** BEGIN Recorded information **

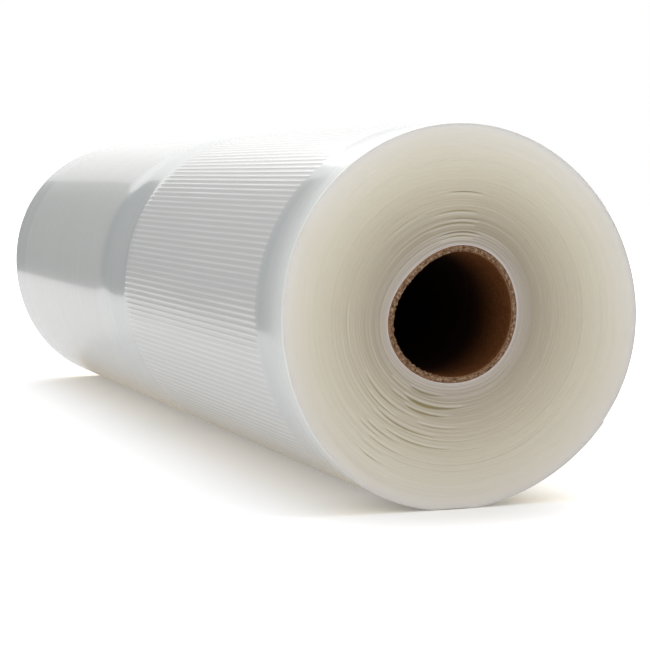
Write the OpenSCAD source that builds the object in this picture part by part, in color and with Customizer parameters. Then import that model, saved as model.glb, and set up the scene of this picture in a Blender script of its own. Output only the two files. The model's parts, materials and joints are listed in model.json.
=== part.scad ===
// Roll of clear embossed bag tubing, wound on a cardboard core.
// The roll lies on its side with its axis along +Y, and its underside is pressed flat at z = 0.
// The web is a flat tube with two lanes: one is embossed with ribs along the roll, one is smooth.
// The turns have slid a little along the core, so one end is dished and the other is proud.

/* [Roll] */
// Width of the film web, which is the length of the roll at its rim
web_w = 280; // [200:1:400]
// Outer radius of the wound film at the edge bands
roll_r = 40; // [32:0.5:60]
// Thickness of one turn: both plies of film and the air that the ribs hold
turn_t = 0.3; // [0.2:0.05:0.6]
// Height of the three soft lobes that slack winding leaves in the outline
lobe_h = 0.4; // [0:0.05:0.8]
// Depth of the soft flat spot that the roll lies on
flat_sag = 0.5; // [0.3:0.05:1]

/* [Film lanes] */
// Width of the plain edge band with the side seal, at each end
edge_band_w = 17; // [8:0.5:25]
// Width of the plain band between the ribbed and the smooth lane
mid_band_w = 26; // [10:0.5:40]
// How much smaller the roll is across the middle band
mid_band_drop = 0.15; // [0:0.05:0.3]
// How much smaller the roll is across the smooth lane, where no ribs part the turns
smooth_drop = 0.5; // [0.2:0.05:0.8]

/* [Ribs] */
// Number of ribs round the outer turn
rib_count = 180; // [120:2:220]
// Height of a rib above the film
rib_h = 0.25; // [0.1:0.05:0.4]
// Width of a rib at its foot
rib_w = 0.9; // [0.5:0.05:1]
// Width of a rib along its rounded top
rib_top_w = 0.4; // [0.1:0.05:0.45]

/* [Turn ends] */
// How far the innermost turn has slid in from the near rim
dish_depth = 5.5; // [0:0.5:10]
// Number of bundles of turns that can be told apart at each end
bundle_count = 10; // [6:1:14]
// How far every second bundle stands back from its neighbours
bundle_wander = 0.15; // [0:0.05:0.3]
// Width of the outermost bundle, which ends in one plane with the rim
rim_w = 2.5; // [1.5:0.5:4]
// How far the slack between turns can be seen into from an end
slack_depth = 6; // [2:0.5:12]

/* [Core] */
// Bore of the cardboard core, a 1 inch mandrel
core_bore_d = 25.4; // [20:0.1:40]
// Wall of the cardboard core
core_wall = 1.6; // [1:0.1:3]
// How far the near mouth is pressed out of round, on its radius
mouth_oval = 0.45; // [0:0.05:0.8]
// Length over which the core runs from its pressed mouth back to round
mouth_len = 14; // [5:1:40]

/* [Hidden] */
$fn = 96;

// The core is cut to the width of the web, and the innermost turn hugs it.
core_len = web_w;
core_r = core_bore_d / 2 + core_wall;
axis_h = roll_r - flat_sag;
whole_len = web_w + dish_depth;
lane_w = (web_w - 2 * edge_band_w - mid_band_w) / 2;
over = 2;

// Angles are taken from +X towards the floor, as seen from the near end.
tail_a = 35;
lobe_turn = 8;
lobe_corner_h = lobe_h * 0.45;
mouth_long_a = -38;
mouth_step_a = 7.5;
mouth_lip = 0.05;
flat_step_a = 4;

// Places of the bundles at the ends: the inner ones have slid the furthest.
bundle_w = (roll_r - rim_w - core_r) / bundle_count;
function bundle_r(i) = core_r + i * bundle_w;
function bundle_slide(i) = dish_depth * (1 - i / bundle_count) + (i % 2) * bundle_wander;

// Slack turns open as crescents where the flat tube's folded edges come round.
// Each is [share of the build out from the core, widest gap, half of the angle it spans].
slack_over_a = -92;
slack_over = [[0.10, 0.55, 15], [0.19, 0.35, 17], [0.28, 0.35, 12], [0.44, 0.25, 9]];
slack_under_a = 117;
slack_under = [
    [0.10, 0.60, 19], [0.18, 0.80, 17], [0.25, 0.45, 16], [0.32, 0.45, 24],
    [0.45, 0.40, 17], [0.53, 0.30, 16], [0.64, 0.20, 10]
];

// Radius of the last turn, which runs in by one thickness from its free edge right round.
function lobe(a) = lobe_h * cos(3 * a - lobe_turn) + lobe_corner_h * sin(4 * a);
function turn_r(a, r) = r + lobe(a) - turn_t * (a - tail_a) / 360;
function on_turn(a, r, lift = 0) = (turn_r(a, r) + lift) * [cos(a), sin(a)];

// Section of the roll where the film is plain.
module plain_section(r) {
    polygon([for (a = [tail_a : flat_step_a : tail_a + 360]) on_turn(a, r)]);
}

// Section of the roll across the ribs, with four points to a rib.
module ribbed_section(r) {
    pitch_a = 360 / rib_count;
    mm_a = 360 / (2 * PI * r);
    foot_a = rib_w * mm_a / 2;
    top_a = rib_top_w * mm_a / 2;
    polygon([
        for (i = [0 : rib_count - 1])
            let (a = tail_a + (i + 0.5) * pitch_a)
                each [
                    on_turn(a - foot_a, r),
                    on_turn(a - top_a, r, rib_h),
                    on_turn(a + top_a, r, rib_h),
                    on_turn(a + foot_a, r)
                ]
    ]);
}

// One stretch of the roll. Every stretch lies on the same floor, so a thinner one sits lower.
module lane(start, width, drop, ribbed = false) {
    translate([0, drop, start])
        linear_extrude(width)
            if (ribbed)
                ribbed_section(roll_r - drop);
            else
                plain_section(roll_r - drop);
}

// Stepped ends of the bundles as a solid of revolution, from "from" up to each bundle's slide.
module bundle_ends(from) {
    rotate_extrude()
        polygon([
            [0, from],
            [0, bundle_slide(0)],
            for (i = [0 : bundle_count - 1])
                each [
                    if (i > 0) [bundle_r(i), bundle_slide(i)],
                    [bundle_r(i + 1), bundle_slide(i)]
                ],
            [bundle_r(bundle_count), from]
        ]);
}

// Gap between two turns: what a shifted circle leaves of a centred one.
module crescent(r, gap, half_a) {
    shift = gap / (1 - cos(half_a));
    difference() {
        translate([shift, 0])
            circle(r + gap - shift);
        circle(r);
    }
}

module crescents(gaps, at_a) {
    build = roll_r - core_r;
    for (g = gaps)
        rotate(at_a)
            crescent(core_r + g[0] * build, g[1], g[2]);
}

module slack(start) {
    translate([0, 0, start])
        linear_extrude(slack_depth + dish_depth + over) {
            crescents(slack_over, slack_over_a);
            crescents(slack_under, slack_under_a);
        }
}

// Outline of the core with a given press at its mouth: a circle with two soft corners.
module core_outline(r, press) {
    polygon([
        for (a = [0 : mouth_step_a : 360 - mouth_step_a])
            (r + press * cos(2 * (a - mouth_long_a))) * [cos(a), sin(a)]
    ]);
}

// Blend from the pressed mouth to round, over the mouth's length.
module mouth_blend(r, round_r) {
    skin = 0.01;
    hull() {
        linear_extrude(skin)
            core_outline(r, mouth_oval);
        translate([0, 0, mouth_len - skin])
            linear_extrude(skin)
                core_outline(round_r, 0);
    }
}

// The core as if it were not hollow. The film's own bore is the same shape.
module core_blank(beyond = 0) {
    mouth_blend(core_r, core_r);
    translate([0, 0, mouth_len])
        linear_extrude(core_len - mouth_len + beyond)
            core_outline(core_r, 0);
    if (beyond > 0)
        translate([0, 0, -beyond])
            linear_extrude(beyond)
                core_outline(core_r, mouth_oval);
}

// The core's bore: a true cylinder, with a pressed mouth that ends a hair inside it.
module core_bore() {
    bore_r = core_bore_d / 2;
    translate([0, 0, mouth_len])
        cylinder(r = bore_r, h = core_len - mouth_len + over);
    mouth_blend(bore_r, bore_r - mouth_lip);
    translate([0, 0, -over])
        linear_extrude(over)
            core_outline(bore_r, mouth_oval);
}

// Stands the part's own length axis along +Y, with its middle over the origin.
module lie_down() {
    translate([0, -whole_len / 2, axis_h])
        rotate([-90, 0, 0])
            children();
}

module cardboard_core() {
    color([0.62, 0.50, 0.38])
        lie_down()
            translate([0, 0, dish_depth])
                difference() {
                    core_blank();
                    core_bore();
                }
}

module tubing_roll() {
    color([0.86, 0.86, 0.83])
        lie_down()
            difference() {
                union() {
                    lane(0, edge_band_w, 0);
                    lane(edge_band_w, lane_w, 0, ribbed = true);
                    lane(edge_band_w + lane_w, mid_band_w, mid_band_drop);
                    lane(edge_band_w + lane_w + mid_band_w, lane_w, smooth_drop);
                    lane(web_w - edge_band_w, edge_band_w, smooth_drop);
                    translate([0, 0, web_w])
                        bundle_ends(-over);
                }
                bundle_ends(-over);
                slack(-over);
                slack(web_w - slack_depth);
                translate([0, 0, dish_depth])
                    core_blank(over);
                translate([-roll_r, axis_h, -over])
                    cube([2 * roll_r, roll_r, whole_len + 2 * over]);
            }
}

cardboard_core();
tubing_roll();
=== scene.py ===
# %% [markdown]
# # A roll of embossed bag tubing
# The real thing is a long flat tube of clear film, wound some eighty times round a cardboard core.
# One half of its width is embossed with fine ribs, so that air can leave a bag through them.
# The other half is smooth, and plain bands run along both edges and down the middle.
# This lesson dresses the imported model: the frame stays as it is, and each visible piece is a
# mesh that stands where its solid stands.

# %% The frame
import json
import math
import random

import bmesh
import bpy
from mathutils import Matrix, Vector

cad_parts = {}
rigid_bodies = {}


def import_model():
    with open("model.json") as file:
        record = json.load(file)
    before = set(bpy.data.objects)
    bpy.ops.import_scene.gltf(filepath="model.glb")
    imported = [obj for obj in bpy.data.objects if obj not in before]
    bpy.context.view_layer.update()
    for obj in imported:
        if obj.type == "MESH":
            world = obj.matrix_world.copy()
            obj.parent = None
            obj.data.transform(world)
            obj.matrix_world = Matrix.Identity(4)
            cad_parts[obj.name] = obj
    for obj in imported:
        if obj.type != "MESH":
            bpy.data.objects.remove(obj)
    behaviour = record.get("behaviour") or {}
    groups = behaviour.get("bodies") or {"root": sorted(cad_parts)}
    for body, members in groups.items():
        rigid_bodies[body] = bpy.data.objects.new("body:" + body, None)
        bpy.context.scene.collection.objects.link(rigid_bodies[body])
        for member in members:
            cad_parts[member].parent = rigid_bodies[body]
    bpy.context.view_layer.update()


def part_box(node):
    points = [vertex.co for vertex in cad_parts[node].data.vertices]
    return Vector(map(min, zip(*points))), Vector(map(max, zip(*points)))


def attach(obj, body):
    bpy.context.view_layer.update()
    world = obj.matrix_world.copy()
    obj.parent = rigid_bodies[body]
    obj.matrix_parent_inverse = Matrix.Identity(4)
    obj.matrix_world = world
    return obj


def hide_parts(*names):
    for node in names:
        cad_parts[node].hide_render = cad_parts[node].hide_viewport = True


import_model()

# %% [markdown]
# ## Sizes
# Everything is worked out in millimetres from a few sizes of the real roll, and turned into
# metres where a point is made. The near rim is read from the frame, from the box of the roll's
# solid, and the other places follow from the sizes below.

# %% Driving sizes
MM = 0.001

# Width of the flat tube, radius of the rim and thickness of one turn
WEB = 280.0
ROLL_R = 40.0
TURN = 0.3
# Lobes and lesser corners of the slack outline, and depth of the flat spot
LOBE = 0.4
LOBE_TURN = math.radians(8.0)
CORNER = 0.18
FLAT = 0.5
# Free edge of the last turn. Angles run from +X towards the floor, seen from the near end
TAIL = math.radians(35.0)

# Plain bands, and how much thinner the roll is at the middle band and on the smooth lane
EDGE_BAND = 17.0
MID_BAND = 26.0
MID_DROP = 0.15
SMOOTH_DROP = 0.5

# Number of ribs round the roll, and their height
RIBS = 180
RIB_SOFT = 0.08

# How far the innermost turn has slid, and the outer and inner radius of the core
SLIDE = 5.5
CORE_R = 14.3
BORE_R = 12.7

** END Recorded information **

Short exercise: Your task is to reproduce exactly the lines beginning at the line containing "slack(web_w - slack_depth);" and ending at the line containing "# mesh that stands where its solid stands.", inclusive.

Output for this exercise:
                slack(web_w - slack_depth);
                translate([0, 0, dish_depth])
                    core_blank(over);
                translate([-roll_r, axis_h, -over])
                    cube([2 * roll_r, roll_r, whole_len + 2 * over]);
            }
}

cardboard_core();
tubing_roll();
=== scene.py ===
# %% [markdown]
# # A roll of embossed bag tubing
# The real thing is a long flat tube of clear film, wound some eighty times round a cardboard core.
# One half of its width is embossed with fine ribs, so that air can leave a bag through them.
# The other half is smooth, and plain bands run along both edges and down the middle.
# This lesson dresses the imported model: the frame stays as it is, and each visible piece is a
# mesh that stands where its solid stands.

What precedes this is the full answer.